§ Goal of the exercise: List all lines of the data that include the string "pose".

§ Extracted entries:
◇ ◇ ◇ ◇ ◇ ◇ ◇

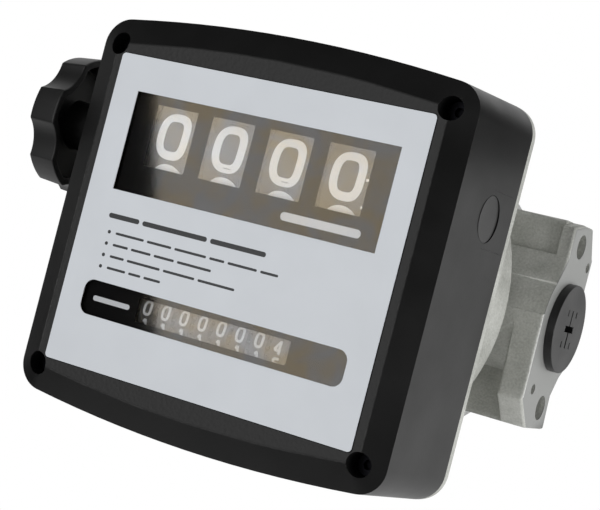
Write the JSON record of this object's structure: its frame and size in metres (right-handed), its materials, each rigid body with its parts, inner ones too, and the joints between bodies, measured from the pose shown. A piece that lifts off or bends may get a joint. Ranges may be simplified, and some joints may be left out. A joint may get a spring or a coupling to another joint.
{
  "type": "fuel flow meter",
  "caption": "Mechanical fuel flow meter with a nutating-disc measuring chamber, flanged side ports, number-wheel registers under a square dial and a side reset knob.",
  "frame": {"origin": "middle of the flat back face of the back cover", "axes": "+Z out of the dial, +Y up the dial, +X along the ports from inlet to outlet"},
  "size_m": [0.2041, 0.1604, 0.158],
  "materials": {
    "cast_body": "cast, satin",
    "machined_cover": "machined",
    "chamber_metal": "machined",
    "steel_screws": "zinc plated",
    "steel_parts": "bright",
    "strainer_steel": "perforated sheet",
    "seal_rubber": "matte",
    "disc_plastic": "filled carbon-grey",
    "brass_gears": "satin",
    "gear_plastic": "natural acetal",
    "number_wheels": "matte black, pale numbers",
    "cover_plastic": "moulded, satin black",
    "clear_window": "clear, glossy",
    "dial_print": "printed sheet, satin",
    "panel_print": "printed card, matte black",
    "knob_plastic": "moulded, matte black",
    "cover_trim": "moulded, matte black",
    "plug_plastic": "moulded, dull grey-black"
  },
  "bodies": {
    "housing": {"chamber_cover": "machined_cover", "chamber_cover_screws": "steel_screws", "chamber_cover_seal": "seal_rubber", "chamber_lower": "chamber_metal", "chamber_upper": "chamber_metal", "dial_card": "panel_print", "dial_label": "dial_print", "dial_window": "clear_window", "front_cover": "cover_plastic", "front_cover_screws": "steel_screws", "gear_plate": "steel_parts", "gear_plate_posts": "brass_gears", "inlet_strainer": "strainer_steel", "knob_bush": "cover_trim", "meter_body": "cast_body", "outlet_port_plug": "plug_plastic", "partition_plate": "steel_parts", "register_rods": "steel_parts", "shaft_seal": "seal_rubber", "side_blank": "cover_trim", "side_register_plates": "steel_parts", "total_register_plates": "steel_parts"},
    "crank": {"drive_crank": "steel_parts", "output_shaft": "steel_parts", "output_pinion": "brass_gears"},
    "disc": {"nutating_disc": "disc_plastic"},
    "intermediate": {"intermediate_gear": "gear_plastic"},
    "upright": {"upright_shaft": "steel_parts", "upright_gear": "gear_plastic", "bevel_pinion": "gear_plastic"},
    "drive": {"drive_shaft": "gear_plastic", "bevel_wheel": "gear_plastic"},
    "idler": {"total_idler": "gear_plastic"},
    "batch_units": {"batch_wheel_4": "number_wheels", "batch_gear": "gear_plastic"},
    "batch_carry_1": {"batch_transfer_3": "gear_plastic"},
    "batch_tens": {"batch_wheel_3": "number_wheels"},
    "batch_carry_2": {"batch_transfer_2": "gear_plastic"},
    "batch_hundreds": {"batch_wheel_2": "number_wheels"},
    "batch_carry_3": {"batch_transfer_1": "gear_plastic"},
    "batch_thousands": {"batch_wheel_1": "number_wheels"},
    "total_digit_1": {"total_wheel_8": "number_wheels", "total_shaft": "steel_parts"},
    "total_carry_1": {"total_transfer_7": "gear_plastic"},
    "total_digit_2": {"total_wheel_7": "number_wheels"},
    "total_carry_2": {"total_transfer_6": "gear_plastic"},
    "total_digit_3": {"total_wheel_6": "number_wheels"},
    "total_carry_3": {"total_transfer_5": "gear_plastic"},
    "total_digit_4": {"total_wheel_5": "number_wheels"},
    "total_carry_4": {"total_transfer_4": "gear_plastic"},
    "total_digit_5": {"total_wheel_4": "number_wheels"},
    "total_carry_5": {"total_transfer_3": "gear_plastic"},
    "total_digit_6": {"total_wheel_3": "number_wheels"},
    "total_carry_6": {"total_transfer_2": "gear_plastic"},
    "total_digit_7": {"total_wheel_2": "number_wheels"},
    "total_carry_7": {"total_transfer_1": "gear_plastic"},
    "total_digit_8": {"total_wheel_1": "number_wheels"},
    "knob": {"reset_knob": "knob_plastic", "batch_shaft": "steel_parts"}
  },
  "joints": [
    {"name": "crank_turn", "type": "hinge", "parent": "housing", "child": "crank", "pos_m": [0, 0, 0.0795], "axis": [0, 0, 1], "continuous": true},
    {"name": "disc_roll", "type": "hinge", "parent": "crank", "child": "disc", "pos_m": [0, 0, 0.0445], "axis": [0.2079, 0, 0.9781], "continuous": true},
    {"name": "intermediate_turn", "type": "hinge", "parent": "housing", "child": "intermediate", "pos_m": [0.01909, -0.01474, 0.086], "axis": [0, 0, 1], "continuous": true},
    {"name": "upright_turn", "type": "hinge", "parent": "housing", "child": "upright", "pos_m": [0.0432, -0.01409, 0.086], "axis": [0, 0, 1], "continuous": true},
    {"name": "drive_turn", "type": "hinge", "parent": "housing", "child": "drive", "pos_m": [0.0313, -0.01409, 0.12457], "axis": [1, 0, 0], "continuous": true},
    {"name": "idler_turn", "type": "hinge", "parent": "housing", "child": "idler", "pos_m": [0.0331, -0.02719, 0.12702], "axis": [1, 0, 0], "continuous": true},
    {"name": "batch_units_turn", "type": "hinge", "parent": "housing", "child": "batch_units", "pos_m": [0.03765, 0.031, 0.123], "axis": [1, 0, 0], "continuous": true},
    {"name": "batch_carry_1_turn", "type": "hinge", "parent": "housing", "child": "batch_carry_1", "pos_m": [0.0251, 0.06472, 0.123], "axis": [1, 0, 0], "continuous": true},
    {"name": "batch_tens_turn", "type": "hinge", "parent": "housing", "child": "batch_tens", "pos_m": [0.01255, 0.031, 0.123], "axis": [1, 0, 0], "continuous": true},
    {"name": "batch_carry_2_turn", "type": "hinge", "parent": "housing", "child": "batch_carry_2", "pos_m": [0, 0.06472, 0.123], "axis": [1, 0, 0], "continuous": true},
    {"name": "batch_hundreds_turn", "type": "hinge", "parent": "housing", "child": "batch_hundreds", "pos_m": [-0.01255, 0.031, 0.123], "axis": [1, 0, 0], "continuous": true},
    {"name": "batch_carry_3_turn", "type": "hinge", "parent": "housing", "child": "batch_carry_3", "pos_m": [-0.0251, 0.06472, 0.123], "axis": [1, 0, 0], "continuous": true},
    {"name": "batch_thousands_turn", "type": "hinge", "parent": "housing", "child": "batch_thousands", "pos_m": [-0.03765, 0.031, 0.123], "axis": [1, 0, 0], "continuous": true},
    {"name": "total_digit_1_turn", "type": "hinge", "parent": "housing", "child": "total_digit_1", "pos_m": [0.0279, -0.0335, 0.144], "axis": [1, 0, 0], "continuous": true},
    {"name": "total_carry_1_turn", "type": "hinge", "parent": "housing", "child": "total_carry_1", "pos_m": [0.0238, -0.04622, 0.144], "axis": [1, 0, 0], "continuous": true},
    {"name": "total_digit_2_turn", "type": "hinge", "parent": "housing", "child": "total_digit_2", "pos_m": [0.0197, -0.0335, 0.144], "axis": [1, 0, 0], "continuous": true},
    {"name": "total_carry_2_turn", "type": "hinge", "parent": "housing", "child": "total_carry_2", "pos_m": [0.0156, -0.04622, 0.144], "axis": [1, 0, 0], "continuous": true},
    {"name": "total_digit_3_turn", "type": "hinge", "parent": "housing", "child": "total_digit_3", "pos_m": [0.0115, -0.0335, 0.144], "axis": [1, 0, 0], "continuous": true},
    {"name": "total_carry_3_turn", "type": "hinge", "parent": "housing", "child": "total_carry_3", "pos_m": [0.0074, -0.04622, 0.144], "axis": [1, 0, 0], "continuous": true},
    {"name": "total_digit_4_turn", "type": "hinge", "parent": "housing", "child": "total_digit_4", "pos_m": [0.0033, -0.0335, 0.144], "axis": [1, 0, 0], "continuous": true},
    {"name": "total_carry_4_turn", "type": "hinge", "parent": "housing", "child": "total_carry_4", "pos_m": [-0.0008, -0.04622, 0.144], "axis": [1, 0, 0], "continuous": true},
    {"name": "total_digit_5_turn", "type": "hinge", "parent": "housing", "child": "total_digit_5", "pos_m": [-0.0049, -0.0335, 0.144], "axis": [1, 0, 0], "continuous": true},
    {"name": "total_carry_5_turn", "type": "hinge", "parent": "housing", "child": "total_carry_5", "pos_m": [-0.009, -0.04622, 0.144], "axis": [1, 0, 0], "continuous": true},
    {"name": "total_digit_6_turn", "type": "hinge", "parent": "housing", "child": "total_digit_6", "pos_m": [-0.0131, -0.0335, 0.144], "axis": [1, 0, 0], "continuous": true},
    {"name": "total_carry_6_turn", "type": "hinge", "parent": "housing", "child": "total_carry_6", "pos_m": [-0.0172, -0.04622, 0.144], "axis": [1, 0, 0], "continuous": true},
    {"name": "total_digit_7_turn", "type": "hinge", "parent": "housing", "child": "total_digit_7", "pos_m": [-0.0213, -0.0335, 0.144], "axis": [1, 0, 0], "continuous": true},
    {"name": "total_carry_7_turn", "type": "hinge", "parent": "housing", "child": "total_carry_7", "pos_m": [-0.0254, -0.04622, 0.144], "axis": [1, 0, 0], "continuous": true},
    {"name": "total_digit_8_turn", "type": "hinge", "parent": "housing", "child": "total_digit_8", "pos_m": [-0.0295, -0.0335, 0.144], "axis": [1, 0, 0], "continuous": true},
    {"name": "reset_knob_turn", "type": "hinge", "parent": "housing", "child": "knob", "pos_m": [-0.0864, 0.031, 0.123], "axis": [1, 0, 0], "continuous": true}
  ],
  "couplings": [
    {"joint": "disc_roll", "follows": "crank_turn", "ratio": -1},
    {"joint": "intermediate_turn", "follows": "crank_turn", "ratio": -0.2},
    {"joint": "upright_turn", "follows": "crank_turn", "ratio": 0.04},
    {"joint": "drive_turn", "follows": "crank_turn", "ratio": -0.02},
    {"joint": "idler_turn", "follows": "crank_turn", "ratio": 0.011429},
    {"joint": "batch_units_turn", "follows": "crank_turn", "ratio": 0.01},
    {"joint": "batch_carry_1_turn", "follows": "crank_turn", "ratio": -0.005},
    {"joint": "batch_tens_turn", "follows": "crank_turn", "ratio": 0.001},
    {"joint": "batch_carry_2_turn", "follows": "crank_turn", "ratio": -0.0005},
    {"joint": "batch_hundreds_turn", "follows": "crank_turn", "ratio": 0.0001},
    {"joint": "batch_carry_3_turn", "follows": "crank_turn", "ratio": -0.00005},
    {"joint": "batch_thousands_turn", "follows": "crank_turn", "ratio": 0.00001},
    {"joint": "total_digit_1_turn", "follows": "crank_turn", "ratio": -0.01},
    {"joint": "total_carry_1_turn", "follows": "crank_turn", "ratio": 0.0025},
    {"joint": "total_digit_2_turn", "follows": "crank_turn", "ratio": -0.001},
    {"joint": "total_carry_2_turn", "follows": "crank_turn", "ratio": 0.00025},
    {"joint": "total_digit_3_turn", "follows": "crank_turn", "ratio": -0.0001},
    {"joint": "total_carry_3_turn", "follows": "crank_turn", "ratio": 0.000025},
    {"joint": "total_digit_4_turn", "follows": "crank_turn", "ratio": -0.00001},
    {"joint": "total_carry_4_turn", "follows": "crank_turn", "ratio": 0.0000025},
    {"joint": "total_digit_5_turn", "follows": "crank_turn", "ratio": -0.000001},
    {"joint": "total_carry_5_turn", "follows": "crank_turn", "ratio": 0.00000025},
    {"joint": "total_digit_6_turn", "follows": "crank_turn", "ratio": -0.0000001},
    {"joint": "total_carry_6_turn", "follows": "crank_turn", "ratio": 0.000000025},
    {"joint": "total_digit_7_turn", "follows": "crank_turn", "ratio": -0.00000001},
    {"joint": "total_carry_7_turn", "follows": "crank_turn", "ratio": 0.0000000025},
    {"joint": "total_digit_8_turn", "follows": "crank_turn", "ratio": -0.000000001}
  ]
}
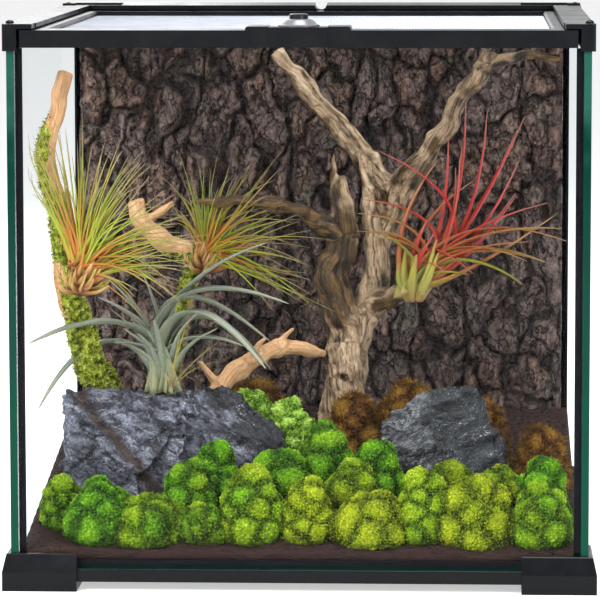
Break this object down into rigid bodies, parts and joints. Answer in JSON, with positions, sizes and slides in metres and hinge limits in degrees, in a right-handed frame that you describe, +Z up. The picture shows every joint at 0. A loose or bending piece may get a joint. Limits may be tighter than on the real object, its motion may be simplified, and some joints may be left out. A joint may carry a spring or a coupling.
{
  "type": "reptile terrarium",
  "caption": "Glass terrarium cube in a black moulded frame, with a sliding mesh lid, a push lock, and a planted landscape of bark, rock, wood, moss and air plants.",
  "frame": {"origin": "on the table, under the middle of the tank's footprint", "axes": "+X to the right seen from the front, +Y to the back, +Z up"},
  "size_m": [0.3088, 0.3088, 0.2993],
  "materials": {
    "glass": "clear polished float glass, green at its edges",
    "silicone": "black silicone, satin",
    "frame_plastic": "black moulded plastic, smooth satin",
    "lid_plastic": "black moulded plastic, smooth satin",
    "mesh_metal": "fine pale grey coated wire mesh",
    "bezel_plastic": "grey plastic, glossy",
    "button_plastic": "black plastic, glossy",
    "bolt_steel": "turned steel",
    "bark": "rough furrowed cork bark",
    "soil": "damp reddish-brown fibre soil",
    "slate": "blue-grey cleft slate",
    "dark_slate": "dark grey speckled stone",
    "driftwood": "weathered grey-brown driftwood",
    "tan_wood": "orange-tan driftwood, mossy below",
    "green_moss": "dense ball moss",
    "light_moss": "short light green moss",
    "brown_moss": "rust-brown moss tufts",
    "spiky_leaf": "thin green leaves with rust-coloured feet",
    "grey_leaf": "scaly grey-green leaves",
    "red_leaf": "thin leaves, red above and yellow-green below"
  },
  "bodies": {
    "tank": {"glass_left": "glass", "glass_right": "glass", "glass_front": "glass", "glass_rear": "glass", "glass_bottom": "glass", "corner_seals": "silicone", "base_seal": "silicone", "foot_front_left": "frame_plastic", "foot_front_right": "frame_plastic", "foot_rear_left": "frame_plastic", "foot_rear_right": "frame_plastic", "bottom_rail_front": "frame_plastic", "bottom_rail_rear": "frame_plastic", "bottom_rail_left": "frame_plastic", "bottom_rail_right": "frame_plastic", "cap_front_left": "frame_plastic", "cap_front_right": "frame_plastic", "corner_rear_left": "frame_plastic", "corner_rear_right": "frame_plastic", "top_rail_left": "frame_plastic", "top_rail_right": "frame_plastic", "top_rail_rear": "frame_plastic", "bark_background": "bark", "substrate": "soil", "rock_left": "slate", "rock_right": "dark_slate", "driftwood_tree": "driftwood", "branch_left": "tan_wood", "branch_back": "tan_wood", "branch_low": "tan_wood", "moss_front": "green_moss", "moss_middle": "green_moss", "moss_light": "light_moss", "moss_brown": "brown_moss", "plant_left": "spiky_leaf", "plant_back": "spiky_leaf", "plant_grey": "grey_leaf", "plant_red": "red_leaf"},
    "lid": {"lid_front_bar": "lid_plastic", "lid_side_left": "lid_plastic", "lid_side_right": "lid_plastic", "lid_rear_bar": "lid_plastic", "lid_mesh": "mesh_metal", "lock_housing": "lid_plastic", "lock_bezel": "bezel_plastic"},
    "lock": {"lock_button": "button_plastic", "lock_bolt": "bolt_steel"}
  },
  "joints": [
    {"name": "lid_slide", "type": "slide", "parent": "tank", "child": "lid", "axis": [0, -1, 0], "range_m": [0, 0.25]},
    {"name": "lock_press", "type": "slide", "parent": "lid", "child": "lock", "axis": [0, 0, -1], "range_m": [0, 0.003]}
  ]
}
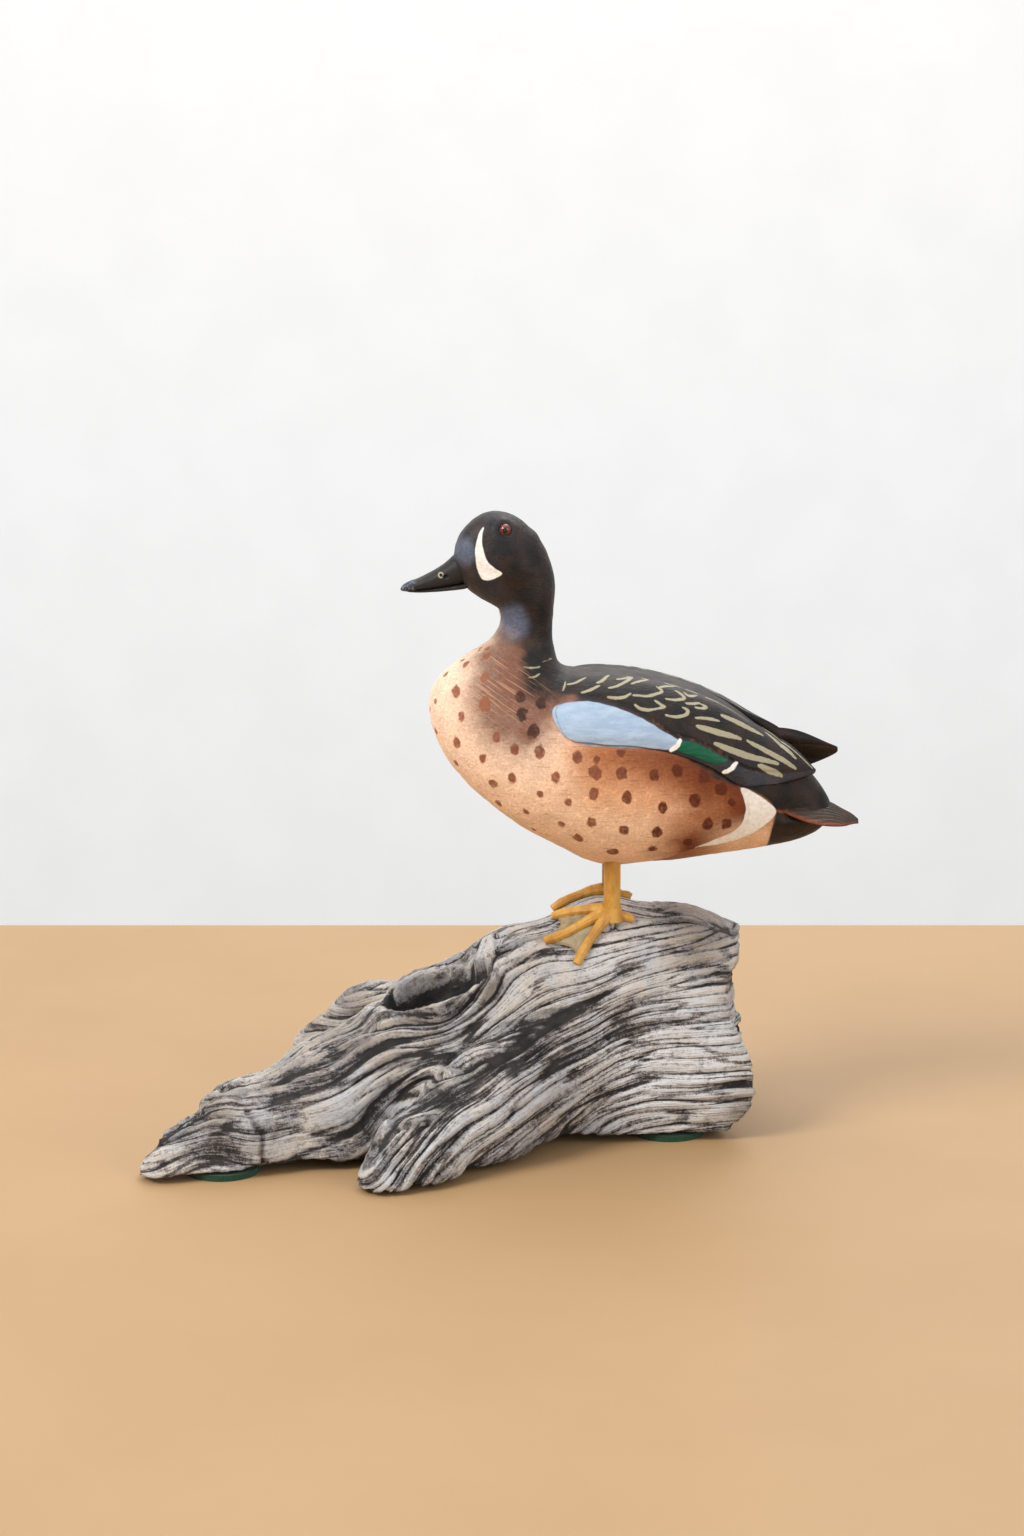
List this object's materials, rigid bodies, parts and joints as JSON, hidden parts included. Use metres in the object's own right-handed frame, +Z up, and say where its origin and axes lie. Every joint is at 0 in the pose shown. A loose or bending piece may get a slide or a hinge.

◇ ◇ ◇ ◇ ◇ ◇ ◇

§ Reply:
Write the JSON record of this object's structure: its frame and size in metres (right-handed), its materials, each rigid body with its parts, inner ones too, and the joints between bodies, measured from the pose shown. A piece that lifts off or bends may get a joint. Ranges may be simplified, and some joints may be left out. A joint may get a spring or a coupling to another joint.
List this object's materials, rigid bodies, parts and joints as JSON, hidden parts included. Use metres in the object's own right-handed frame, +Z up, and say where its origin and axes lie. Every joint is at 0 in the pose shown. A loose or bending piece may get a slide or a hinge.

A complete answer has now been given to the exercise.